After placing the above values in the online DCF Calculator, the intrinsic value per share of Ashok Leyland turns out to be Rs 93.19 (after a margin of safety of 10% on the final intrinsic price). This is the true value estimate per share for Ashok Leyland at the time of writing using the DCF model.

The current stock price of Ashok Leyland is at Rs 105.55. This means that this stock is currently slightly overvalued compared to the calculated intrinsic price.

Quick Note: This intrinsic value is based on my calculations and assumptions. Although I’ve tried to be reasonably conservative in using the inputs, still no valuation should be considered precise as there is no guarantee that the company will grow at the assumed growth rate for the upcoming years.

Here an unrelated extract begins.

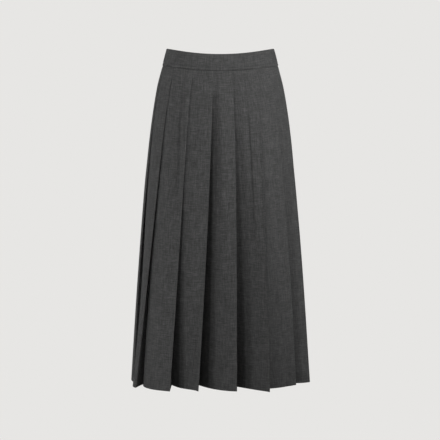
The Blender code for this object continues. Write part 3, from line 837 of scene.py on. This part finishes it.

The key while performing DCF is to always consider rational inputs to arrive at a roughly correct intrinsic value.

## Warning: Garbage in, Garbage out

Now that you have understood how to value stocks using the DCF analysis approach, let me give you a FAIR WARNING. DCF is a very powerful tool for valuing stocks. However, this methodology is only as good as the inputs.

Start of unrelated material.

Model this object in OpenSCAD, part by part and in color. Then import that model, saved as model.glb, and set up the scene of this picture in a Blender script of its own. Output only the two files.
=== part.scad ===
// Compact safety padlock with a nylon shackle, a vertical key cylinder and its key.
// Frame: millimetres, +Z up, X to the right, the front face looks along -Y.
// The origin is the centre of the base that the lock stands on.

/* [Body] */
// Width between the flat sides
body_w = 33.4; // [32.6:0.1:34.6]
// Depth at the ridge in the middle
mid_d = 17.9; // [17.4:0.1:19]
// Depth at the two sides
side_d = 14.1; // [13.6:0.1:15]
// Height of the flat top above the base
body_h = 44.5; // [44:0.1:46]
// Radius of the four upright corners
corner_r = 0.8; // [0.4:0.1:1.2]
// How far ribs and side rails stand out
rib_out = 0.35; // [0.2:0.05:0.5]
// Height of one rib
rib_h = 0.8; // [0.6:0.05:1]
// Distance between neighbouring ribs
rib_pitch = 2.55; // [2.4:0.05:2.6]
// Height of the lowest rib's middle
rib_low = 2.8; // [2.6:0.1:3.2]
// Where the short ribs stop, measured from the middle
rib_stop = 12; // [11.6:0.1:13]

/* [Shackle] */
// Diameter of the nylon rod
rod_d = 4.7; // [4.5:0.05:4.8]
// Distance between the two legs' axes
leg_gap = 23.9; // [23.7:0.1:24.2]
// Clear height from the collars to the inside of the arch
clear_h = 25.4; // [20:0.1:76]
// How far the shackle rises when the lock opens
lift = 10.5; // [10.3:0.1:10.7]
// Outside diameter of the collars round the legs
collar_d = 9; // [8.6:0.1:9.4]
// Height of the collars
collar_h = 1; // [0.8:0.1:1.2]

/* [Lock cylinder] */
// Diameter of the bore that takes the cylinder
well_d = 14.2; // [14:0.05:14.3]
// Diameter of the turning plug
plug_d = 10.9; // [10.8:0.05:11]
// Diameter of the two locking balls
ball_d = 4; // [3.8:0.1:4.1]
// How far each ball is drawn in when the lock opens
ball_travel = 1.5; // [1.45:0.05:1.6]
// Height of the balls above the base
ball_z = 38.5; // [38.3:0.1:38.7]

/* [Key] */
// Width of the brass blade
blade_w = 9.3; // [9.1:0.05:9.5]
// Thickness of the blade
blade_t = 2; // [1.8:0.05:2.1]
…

For example, even a small change in inputs (like growth rate or discount rate) can bring large changes in the estimated value of the company. (Try changing these values by 1% or 2% and you can notice a significant change in the result). In short, if the inputs are not reasonable, the out will also not be correct -’Garbage in, garbage out’.

Therefore, fill all the inputs carefully as they all have the potential to erode the accuracy in the estimated intrinsic value.

## Closing Thoughts:

DCF method is a very powerful method of valuing stocks. However, this method requires rational inputs.

Many investors who have already made up their mind to purchase a stock, can easily infiltrate the final result by assuming a higher growth rate/ terminal value or a lower discount rate. However, if you are choosing wrong or unrealistic inputs for growth rate, discount rate etc, the final intrinsic value per share may also be incorrect. Therefore, it is always recommended to use conservative inputs while performing DCF valuation.